12 April 2011
How to Eat the Foods You Love — FOREVER

Today, I’m launching a new weekly mini-series on Your Nutritionista I’m calling Indulging with Intention. With this series, I’m hoping to provide some insight on how you can incorporate the treats you love into your diet and still meet your weight loss and health goals.
Each week as I’m working with my Your Nutritionista Consulting clients, a theme often emerges (I’m so grateful to my clients for providing me with ample blog fodder!). Over the past few weeks, that theme has been indulging in a way that’s sustainable for a lifetime.
I recently posed this question to a client after she expressed some guilt about indulging in her mom’s homemade chocolate chip cookies after an already indulgent weekend: “Can you imagine never eating those again?”

Her answer? “No, I can’t imagine that.”
So why follow a diet that restricts a food you can’t imagine living without? Of course you’re going to feel deprived, and even a little bit resentful! When the diet “ends,” of course, you’re going to feel like you’re owed all those cookies (or whatever) that you so diligently avoided. And that’s not going to do anything for your health or weight loss goals.

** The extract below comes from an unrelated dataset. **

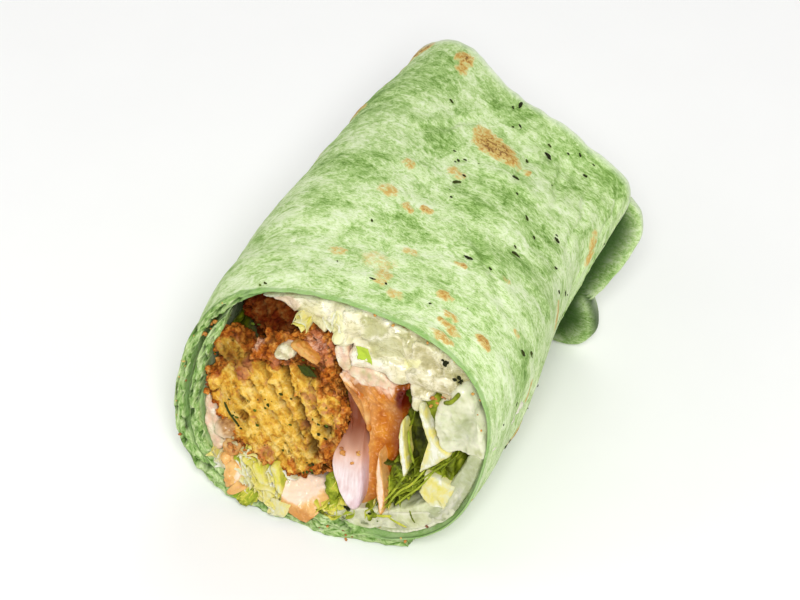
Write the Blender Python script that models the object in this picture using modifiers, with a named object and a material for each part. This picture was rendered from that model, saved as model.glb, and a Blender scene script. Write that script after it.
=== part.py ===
"""Half of a cut falafel wrap, lying on its side: a spinach tortilla rolled round its fillings.

The frame: +Y runs from the cut face to the tucked far end, +Z is up, and the wrap lies on z = 0.
Everything is drawn with the foot of the cut face at y = 0, and an empty then moves it so that the
origin is under the middle of the whole. Places on the cut face are given as (across, up): across is
x from the middle of the roll, and up is the height over the table. "Along" runs from 0 at the cut
face to 1 at the far edge. Lengths are metres and angles are degrees, counter-clockwise from +X as
the cut face is seen from the front.
"""
import math

import bpy
from mathutils import Vector, noise

MM = 0.001

# the roll
HALF_WIDTH = 37.3 * MM          # of the section at the cut face
HALF_HEIGHT = 30.4 * MM
SQUARENESS = 2.45               # exponent of the section: 2 is an ellipse, more is boxier
SHEAR = 0.17                    # how far the top of the section leans to +X
SETTLE = 0.9 * MM               # how far the soft roll has sunk into its flat underside
FACE_LEAN = 0.20                # the cut face leans back this much for each unit of height
ROLL_LENGTH = 100 * MM          # cut face to far edge, measured along the top
FAR_RISE = 0.40                 # the far edge overhangs: longer at the top
FAR_SLANT = -0.46               # and shorter at the right
FAR_WIDTH = 0.89                # size of the far end against the cut face
FAR_HEIGHT = 0.92
FAR_SHIFT = -4.5 * MM           # the roll drifts to the left on its way back
CORNER_REACH = 9 * MM           # how far the pointed corner of the far edge runs on
CORNER_FLARE = 3.5 * MM         # and how far it turns out
CORNER_ANGLE = 22
CORNER_SPREAD = 26
EDGE_DIP = 7 * MM               # the far edge runs straight to the corner instead of bulging
EDGE_DIP_ANGLE = 73
EDGE_DIP_SPREAD = 50
TAPER_FROM = 0.25               # the roll keeps its full size up to here
RIPPLE = 0.45 * MM              # soft unevenness of the sheet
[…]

The first lesson of the Indulging with Intention is to plan to indulge. If you can make a habit of setting your sights on a treat you love in advance, you’re less likely to eat something impulsively that you don’t even enjoy that much.

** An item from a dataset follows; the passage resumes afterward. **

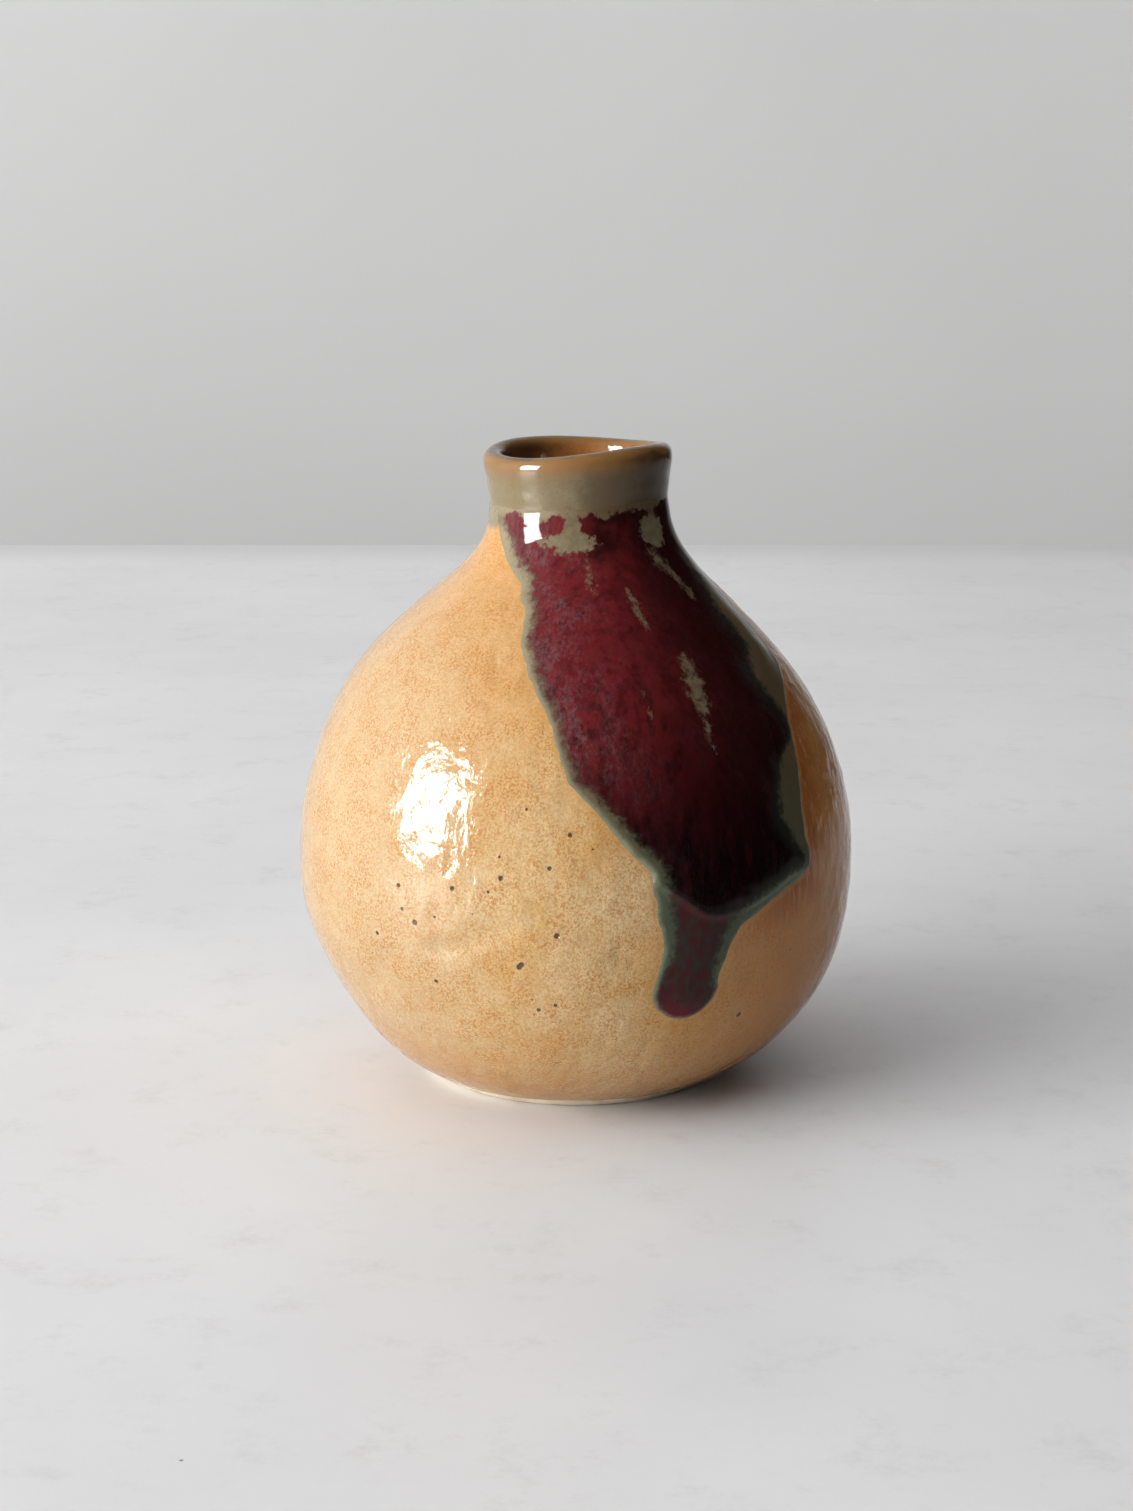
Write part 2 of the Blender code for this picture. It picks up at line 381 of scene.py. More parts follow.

So right now, I want you to make a list of so-called “treat” foods you LOVE that aren’t necessarily a part of your diet plan, whatever that might be. They should be foods that you can’t imagine living a life without, no matter how nutritionally void they are. Choose five of those foods. Now, for the next five weeks, plan to incorporate one of those foods a week into your diet. Yup, that’s right. Give yourself FULL PERMISSION to indulge in a treat you adore at least once a week.
But the catch is, you need to plan it. It can’t be an impulsive stop at the cupcake shop. It has to be something on the schedule — your favorite dessert (that you always try to avoid) from a restaurant you know you’re going to on a certain day, let’s say.

If you can train yourself to delay your gratification when it comes to treats and indulgences, you won’t be as tempted to eat something just because it’s there. And when you do finally get to eat what you love, you’ll be so glad you waited. But more important, you won’t feel at all regretful!
Of course, you also have to apply the Here and Now Concept to this — If there’s a spontaneous treat that you love and won’t get the chance to eat again, you might have to be flexible.
So for the next five weeks, try planning to indulge. I bet you’ll feel more satisfied, less deprived, and be less likely to sabotage yourself at the first sign of a treat food!